I don’t know how this happened, but looking over the management team for P2 Gold, Mac apparently convinced much of the old senior management from Pretium Resources, to manage the combined operations of Eskay Mining, plus P2 Gold. Pretium has since been acquired by Newcrest Mining in a multi-billion-dollar deal. Pretium, before being acquired was a very successful precious-metal mining company, one that shared a border with Eskay Mining’s massive mining claim in British Columbia’s Golden Triangle.
These people know British Columbia’s Golden Triangle’s geology extremely well, as well as the pertinent mining regulators, and other important people in the area. They bring with them credibility and respect in the industry that will benefit Eskay Mining immensely. Obviously, they want another crack at finding something big in the Golden Triangle, this merger with Eskay Mining is giving them that opportunity.
P2 Gold’s CEO and President; Mr. Ovsenek was President and CEO of Pretium Resources Inc before he formed P2 Gold. While CEO of Pretium, he led the development of the high-grade gold Brucejack Mine, which has been in production since 2017. Before that, Mr. Ovsenek was a senior officer at Silver Standard Resources.
Other former senior personal from Pretium at P2 Gold are:
- Grant Bond (CFO),
- Ken McNaughton (CHIEF EXPLORATION OFFICER AND DIRECTOR),
- Michelle Romero (EXECUTIVE VICE PRESIDENT AND DIRECTOR).

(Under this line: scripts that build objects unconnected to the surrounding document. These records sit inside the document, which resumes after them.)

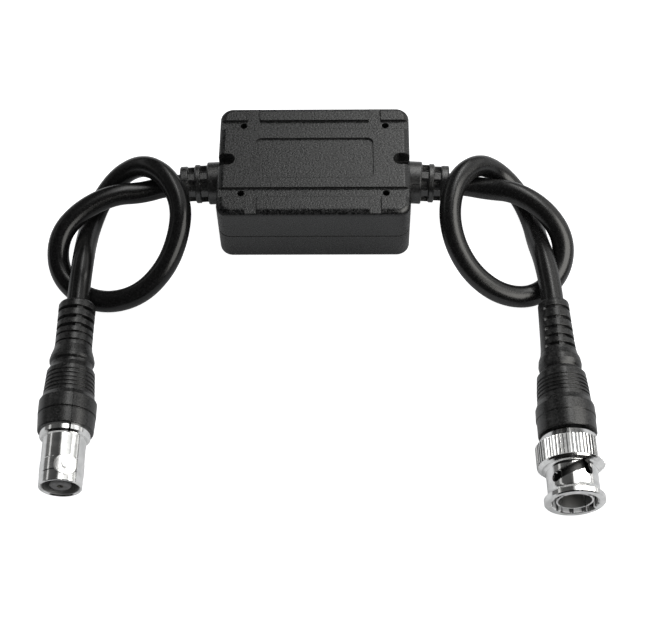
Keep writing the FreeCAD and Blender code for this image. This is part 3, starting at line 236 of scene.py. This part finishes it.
def maths(tree, operation, *values):
    """A maths node whose inputs are numbers or other nodes' sockets."""
    node = add(tree, "ShaderNodeMath", operation=operation)
    for index, value in enumerate(values):
        if isinstance(value, (int, float)):
            node.inputs[index].default_value = value
        else:
            tree.links.new(value, node.inputs[index])
    return node.outputs[0]


def object_coordinates(tree):
    return add(tree, "ShaderNodeTexCoord").outputs["Object"]


def noise(tree, size_mm, detail=2.0, roughness=0.5):
    """Noise with cells of about the given size."""
    node = add(tree, "ShaderNodeTexNoise", Scale=1.0 / (size_mm * MM), Detail=detail,
               Roughness=roughness)
    tree.links.new(object_coordinates(tree), node.inputs["Vector"])
    return node.outputs["Fac"]


def drawn_out(tree, width_mm, length_mm):
    """Noise with cells of about the given width, drawn out along Y as the connectors point."""
    stretch = add(tree, "ShaderNodeMapping", Scale=(1 / (width_mm * MM), 1 / (length_mm * MM),
                                                    1 / (width_mm * MM)))
    tree.links.new(object_coordinates(tree), stretch.inputs["Vector"])
    node = add(tree, "ShaderNodeTexNoise", Scale=1.0, Detail=2.0)
    tree.links.new(stretch.outputs["Vector"], node.inputs["Vector"])
    return node.outputs["Fac"]


def shares(tree, first, second, first_share):
    """Two values added in shares that make one."""
    return maths(tree, "ADD", maths(tree, "MULTIPLY", first, first_share),
                 maths(tree, "MULTIPLY", second, 1 - first_share))


def ramp(tree, value, stops):
    """Colour ramp from a list of (position, grey or colour)."""
    node = add(tree, "ShaderNodeValToRGB")
    elements = node.color_ramp.elements
    while len(elements) < len(stops):
        elements.new(0.5)
    for element, (position, colour) in zip(elements, stops):
        element.position = position
        element.color = (*colour, 1) if isinstance(colour, tuple) else (colour, colour, colour, 1)
    tree.links.new(value, node.inputs["Fac"])
    return node.outputs["Color"]


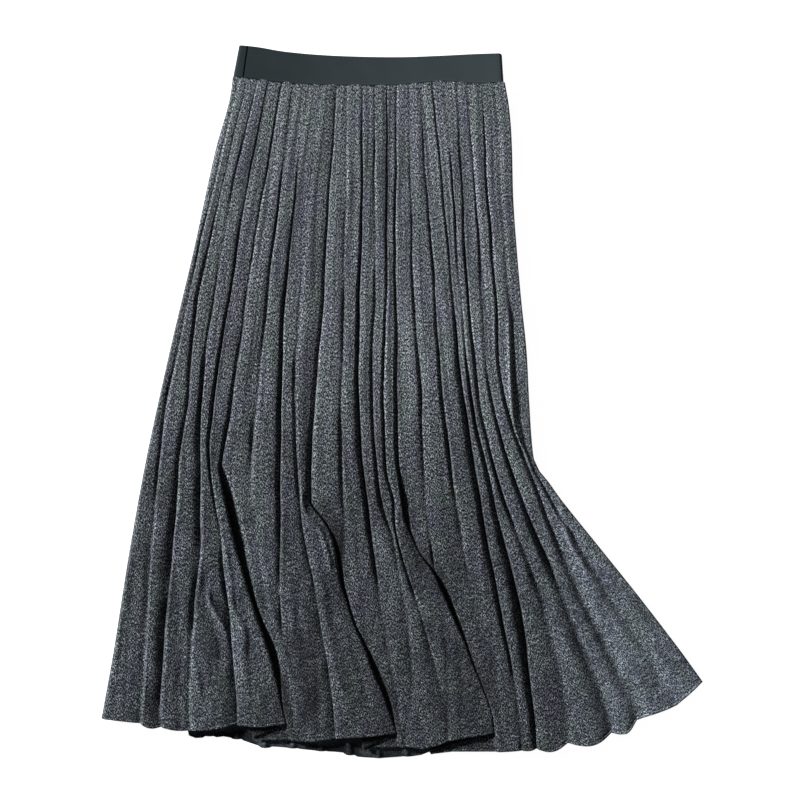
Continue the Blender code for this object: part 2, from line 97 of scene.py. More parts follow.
# x of a groove at the stations, x and down at its hem; and of the pleat to its right: where its crest lies at
# the knees, as a share of its width, and how far its hem bows down
Groove = namedtuple("Groove", "name xs hem_x hem_down crests hem_bow")
GROOVES = [Groove(*row) for row in (
    ("a", (-191, -218, -243, -267, -281, -289, -297), -298, 773, (0.5, 0.3, 0.2), 3.5),
    ("b", (-181, -208, -232, -247, -257, -267, -276), -275, 777, (0.5, 0.3, 0.18), 2),
    ("c", (-169, -195, -214, -229, -230, -237, -242), -242, 781, (0.45, 0.25, 0.15), 2),
    ("d", (-156, -178, -197, -213, -212.5, -198.5, -188), -187, 774, (0.5, 0.3, 0.25), 3),
    ("e", (-140, -159, -178, -193, -209, -185, -173), -169, 792, (0.5, 0.3, 0.5), 0.5),
    ("f", (-126, -140, -153, -165, -172, -155, -149), -148, 793, (0.5, 0.3, 0.35), 0),
    ("g", (-108, -122, -133, -138, -138.5, -139, -127), -126, 793, (0.5, 0.25, 0.25), 2.5),
    ("h", (-92, -106, -115, -122, -116, -97, -78), -76, 790, (0.5, 0.35, 0.3), 1),
    ("i", (-75, -83, -90, -99, -104, -78, -55), -43, 805, (0.5, 0.65, 0.6), 0),
    ("j", (-63, -64, -66, -69, -67, -61, -38), -30, 801, (0.5, 0.3, 0.5), 0.5),
    ("k", (-45, -45.5, -48, -50, -39.5, -25, -6), 3, 800, (0.5, 0.55, 0.4), 0),
    ("l", (-31, -30.5, -31, -34, -24, 3, 16), 23, 802, (0.5, 0.5, 0.5), 1),
    ("m", (-17, -17, -18, -21, -15, 17, 49), 55, 793, (0.5, 0.6, 0.5), 0),
    ("n", (-6, -7, -7, -6, -1, 15, 30), 32, 809, (0.5, 0.7, 0.5), 0),
    ("o", (8, 10, 14, 22, 27, 41, 55), 57, 806, (0.5, 0.35, 0.6), 0),
    ("p", (22, 29, 38.5, 46, 62, 80, 98), 102, 806, (0.5, 0.45, 0.7), 0.5),
    ("q", (36, 48, 58, 71, 89, 110, 132), 136, 804, (0.5, 0.5, 0.65), 1.5),
    ("r", (49, 59, 67, 80, 104, 128, 148), 154, 802, (0.5, 0.4, 0.7), 6.5),
    ("s", (63, 69, 76, 88, 117, 160, 185), 189, 795, (0.5, 0.5, 0.65), 8.5),
    ("t", (76, 84, 92, 102, 137, 185, 231), 238, 784, (0.5, 0.5, 0.65), 7.5),
    ("u", (92, 98, 107, 117, 159, 206, 264), 268, 770, (0.5, 0.5, 0.6), 0),
)]
FIRST_CRESTS = (0.45, 0.45, 0.45)
LAST_CRESTS = (0.5, 0.5, 0.5)
LAST_GROOVE_SHARE = 0.5  # the last groove runs half-way from the one before it to the side seam
LAST_GROOVE_HEM_DOWN = 753

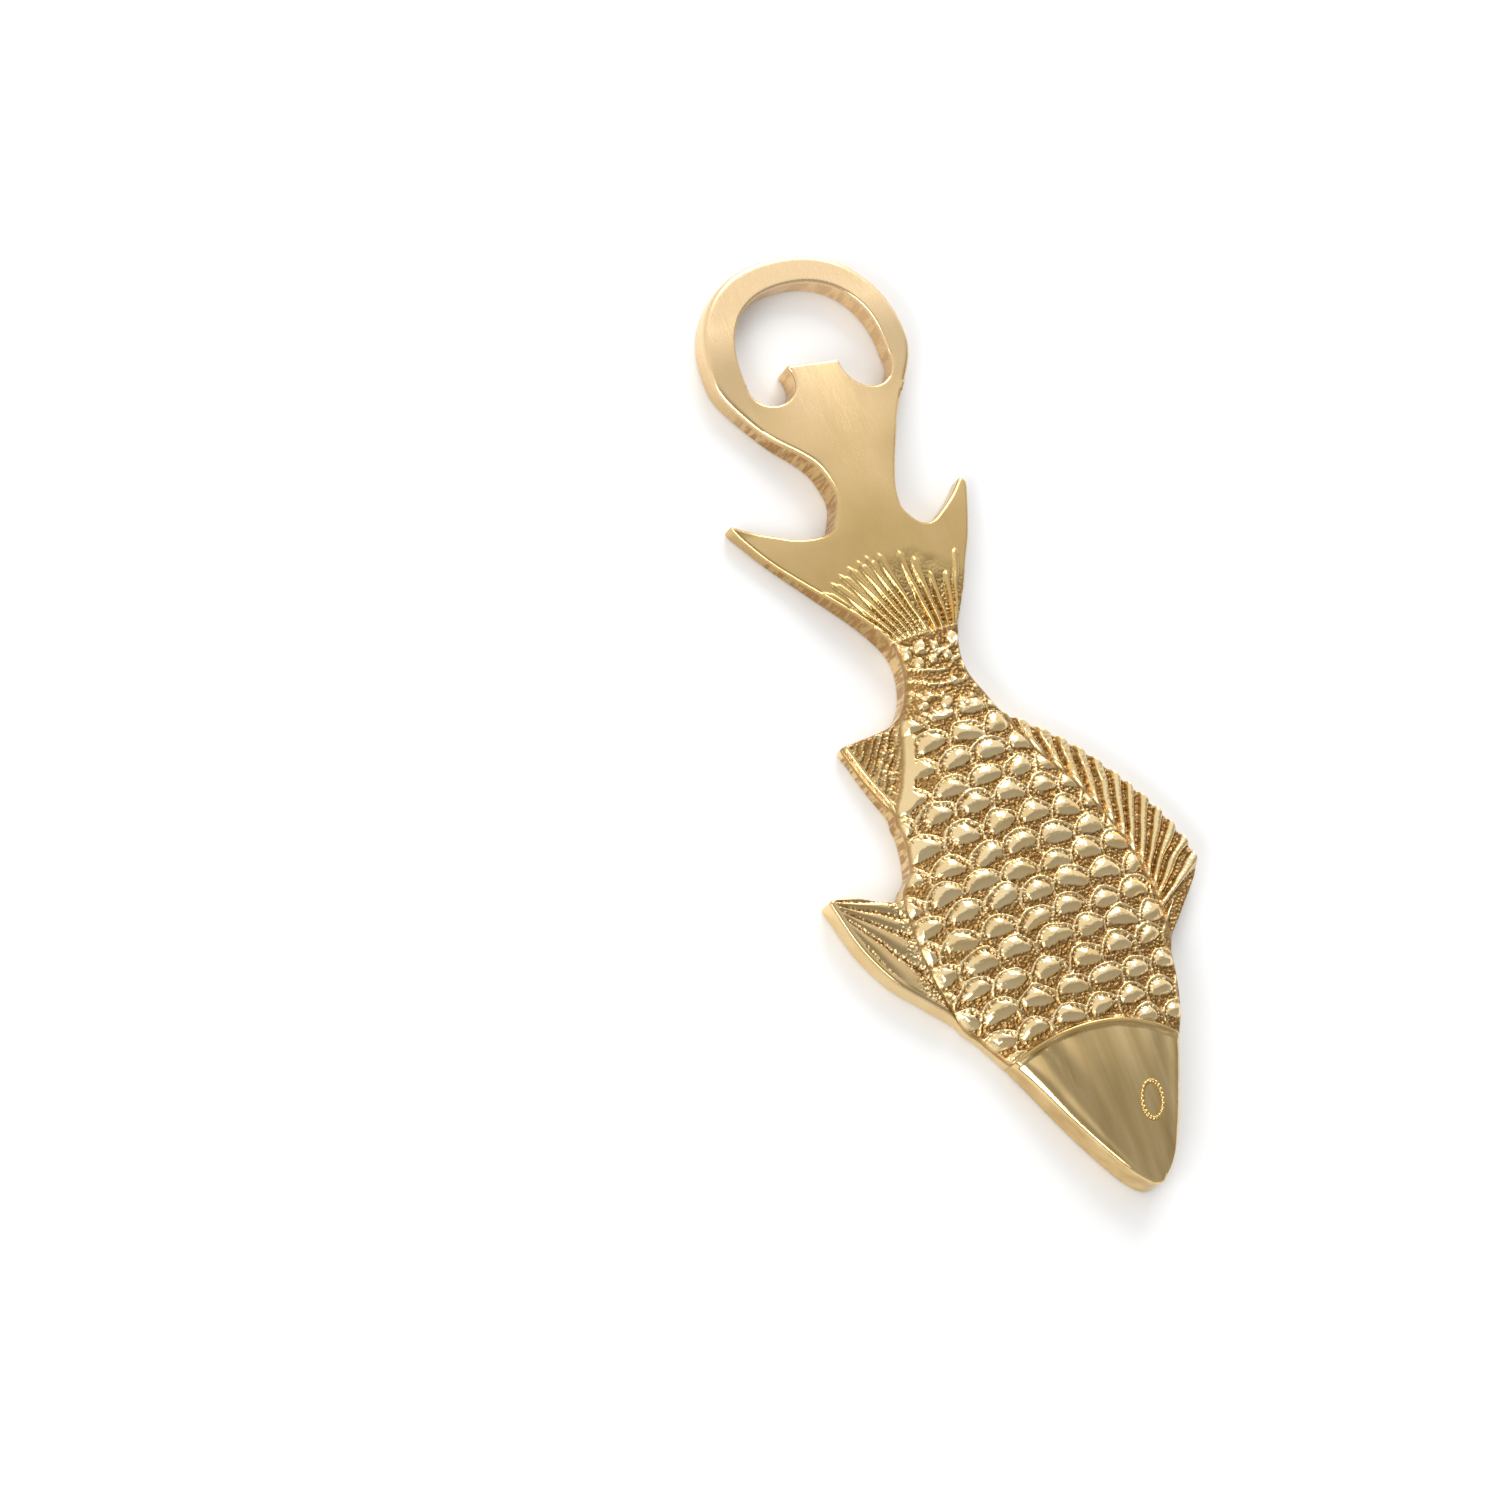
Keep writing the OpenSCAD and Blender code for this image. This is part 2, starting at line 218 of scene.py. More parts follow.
class Plan:
    """The outline of the casting and the seams between its regions, as points in the plane."""

    def __init__(self):
        coords, left = region_edges()
        outer = [e for e in left if (e[1], e[0]) not in left]
        pairs = {}
        for (a, b), label in left.items():
            other = left.get((b, a), OUTSIDE)
            if label < other:
                pairs.setdefault((label, other), []).append((a, b))
        seams = [(pair, chain) for pair in pairs for chain in chains_of(pairs[pair])]
        ends = {v for _, chain in seams for v in (chain[0], chain[-1])}
        self.points, self.loops, self.edge_label = [], [], []
        at = {}
        for loop in chains_of(outer):
            loop = self.thinned(loop[:-1], ends, coords)
            start = len(self.points)
            kept = [k for k, v in enumerate(loop) if v in ends]
            made, place, corners = resample(coords[loop], kept, OUTLINE_STEP, True)
            made = softened(made, corners)
            for k in kept:
                at[loop[k]] = start + place[k]
            self.points += list(made)
            self.edge_label += self.labels_along(loop, kept, place, left, len(made))
            self.loops.append((start, len(self.points)))
        self.outline_count = len(self.points)
        self.inward = self.inward_normals()
        self.seams = [self.seam(pair, chain, coords, at) for pair, chain in seams]
        self.points = np.array(self.points)

    @staticmethod
    def thinned(loop, ends, coords):
        """The loop without the points that crowd the one before, except a seam's ends."""
        steps = np.linalg.norm(coords[loop] - coords[np.roll(loop, 1)], axis=1)
        return [v for v, step in zip(loop, steps) if v in ends or step > SHORTEST_EDGE]

    @staticmethod
    def labels_along(loop, kept, place, left, count):
        """The region beside each new outline edge: it changes only at the kept points."""
        outgoing = {a: label for (a, b), label in left.items() if (b, a) not in left}
        starts = {place[k]: outgoing[loop[k]] for k in kept}
        labels, current = [], starts[max(starts)]
        for i in range(count):
            current = starts.get(i, current)
            labels.append(current)
        return labels

    def inward_normals(self):
        """Unit normals of the outline, pointing into the metal, which is on its left."""
        points = np.array(self.points)
        normals = np.empty_like(points)
        for start, end in self.loops:
            loop = points[start:end]
            along = np.roll(loop, -1, axis=0) - np.roll(loop, 1, axis=0)
            along /= np.linalg.norm(along, axis=1)[:, None]
            normals[start:end] = np.stack([-along[:, 1], along[:, 0]], axis=1)
        return normals

    def seam(self, pair, chain, coords, at):
        """A seam between two regions as point numbers, from one outline point to another."""
        line = coords[chain].copy()
        first, last = at[chain[0]], at[chain[-1]]
        line[0], line[-1] = self.points[first], self.points[last]
        made, _, _ = resample(line, [], SEAM_STEP, False)
        reach = np.concatenate([[0], np.cumsum(np.linalg.norm(np.diff(made, axis=0), axis=1))])
        total = reach[-1]
        margin = edge_radius(made[[0, -1]])
        stations = set()
        for turn in ROUNDING_TURNS:
            shift = margin * turned(turn)
            stations |= {shift[0], total - shift[1]}
        even = np.linspace(0, total, max(2, round(total / OUTLINE_STEP)))
        stations |= {s for s in even if margin[0] * 1.1 < s < total - margin[1] * 1.1}
        inside = [s for s in sorted(stations) if SEAM_STEP < s < total - SEAM_STEP]
        numbers = [first]
        for s in inside:
            numbers.append(len(self.points))
            self.points.append(np.array([np.interp(s, reach, line) for line in made.T]))
        return pair, numbers + [last]

    def outline_edges(self):
        """Every edge of the outline as two point numbers, with the metal on its left."""
        for start, end in self.loops:
            for i in range(start, end):
                yield i, i + 1 if i + 1 < end else start

    def region_loop(self, label):
        """Point numbers round a region, with the region on the left."""
        edges = [edge for edge in self.outline_edges() if self.edge_label[edge[0]] == label]
        for (one, other), numbers in self.seams:
            if label == one:
                edges += list(zip(numbers, numbers[1:]))
            if label == other:
                edges += list(zip(numbers[1:], numbers))
        return max(chains_of(edges), key=len)[:-1]


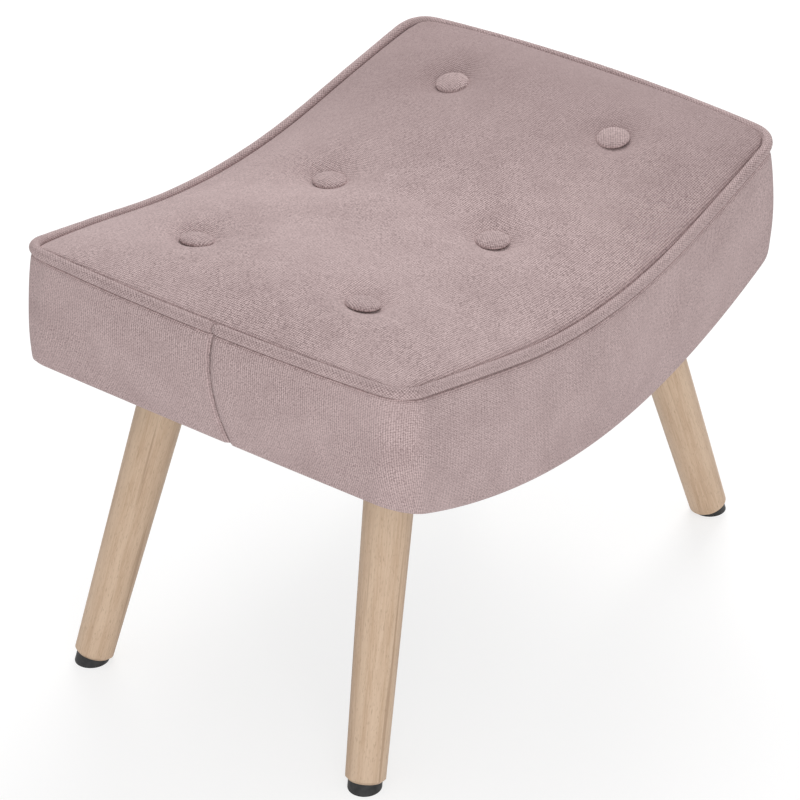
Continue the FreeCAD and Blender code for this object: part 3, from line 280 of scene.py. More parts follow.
def beech(name, side_x, side_y, spin):
    """Pale wood with long grain and short dark pores along one leg's own axis."""
    material, tree, shader = new_material(name)
    turn, shift = leg_turn(side_x, side_y)
    upright = object_place(tree, turn=turn, shift=shift)
    own_side = add_node(tree, "ShaderNodeMapping", {
        "Vector": upright, "Rotation": (0, 0, spin), "Location": (0.013, 0.031 * spin, 0)}).outputs[0]
    long_way = add_node(tree, "ShaderNodeMapping", {
        "Vector": own_side, "Scale": (1, 1, 0.045)}).outputs[0]
    rings = add_node(tree, "ShaderNodeTexWave", {
        "Vector": long_way, "Scale": 26.0, "Distortion": 5.0, "Detail": 2.0,
        "Detail Scale": 1.6, "Detail Roughness": 0.55}, bands_direction="X").outputs["Fac"]
    streaks = grainy(tree, long_way, 150, 3, 0.6)
    fine = grainy(tree, long_way, 900, 2, 0.5)
    clouds = grainy(tree, own_side, 22, 2, 0.5)
    pore_way = add_node(tree, "ShaderNodeMapping", {
        "Vector": own_side, "Scale": (1, 1, 0.13)}).outputs[0]
    pores = grainy(tree, pore_way, 1700, 1, 0.4)
    base = mixed(tree, ramp(tree, rings, 0.2, 0.95), (0.665, 0.492, 0.350), (0.585, 0.412, 0.280))
    base = mixed(tree, ramp(tree, streaks, 0.38, 0.66, 0, 0.55), base, (0.520, 0.355, 0.235))
    base = mixed(tree, ramp(tree, fine, 0.42, 0.62, 0, 0.45), base, (0.735, 0.562, 0.415))
    base = mixed(tree, ramp(tree, clouds, 0.35, 0.75, 0, 0.4), base, (0.720, 0.540, 0.395))
    vein_place = add_node(tree, "ShaderNodeMapping", {
        "Vector": own_side, "Scale": (1, 1, 0.02)}).outputs[0]
    veins = grainy(tree, vein_place, 160, 2, 0.5)
    base = mixed(tree, ramp(tree, veins, 0.62, 0.67, 0, 0.6), base, (0.400, 0.262, 0.170))
    base = mixed(tree, ramp(tree, pores, 0.60, 0.70, 0, 0.5), base, (0.410, 0.275, 0.180))
    tree.links.new(base, shader.inputs["Base Color"])
    shader.inputs["Roughness"].default_value = 0.5
    shader.inputs["Specular IOR Level"].default_value = 0.35
    set_bump(tree, shader, mixed(tree, 0.5, streaks, pores), 0.12, 0.0003)
    return material


for number, corner in enumerate(corners):
    side_x = -1 if "left" in corner else 1
    side_y = -1 if "front" in corner else 1
    leg_wood = beech(f"leg wood {corner}", side_x, side_y, 0.8 + 1.7 * number)
    nodes[f"leg_{corner}"].material_slots[0].material = leg_wood


# Feet: black moulded wedges nailed under the legs, level on the floor. Their black is partly the
# plastic and partly painted shade for the dark gap under each leg's outer edge.

foot_plastic_and_shade, tree, shader = new_material("foot plastic and shade")
foot_cloud = grainy(tree, object_place(tree), 260, 3)
foot_pits = grainy(tree, object_place(tree), 2600, 1)
# Near-black plastic, which also stands in as painted shade under the leg ends.
tree.links.new(
    mixed(tree, ramp(tree, foot_cloud, 0.35, 0.7), (0.012, 0.012, 0.013), (0.030, 0.029, 0.029)),
    shader.inputs["Base Color"])
shader.inputs["Roughness"].default_value = 0.55
shader.inputs["Specular IOR Level"].default_value = 0.4
set_bump(tree, shader, foot_pits, 0.25, 0.0002)
for corner in corners:
    nodes[f"foot_pad_{corner}"].material_slots[0].material = foot_plastic_and_shade


# Boxing: two strips of the cover over the soft foam wrap, sewn together a little forward of the
# middle of each end, sewn to the piping above and turned under the rails below. They belly out.

seam_low = 0.3304
saddle_radius = 0.548
saddle_arc_end = 0.11487
saddle_arc_rise = 0.01217
saddle_slope = math.radians(12.1)
underside_low = 0.2144
underside_radius = 0.555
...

I’ll let my readers go to P2 Gold’s management page for a more detailed history of these people. But given the choice of having Eskay Mining’s current CEO and President; Mac Balkam, who has single handedly carried a very heavy load for well over a decade, and is now getting up in years, or having Pretium Resources’ former management team now take over operations at Eskay Mining, I’m all for letting the new guys taking over the day-to-day management of Eskay.
Also, P2 Gold has exposure to an advanced staged gold and copper project in Nevada, that unlike the Rocky Mountains in British Columbia, can be worked on all year long, as well as other projects. So, P2 Gold is coming to the table with some chips of their own, and that is no small thing.
Keep in mind mineral exploration is a high-risk speculation, but one with great potential for profits, if successful. Also, this proposed agreement between Eskay Mining and P2 Gold still requires the support of these companies’ shareholders, and market regulators, which so far neither has happened. With P2 Gold committing to drill Eskay Mining’s property this summer, something I’d assume would be a small program, management of both companies must believe this deal will go through.
As a significant shareholder of Eskay Mining, they have my full support! Seeing Pretium’s former management taking over operation at Eskay Mining is a very exciting development.
So, for someone who desires exposure to gold and silver mining, having 5% to 10% of their position speculating in mineral exploration, with 95% to 90% exposure to mid-tier and major miners of gold and silver, is appropriate. Purchasing Eskay Mining as one’s speculation in mineral exploration is a prudent way to speculate in this exciting sector.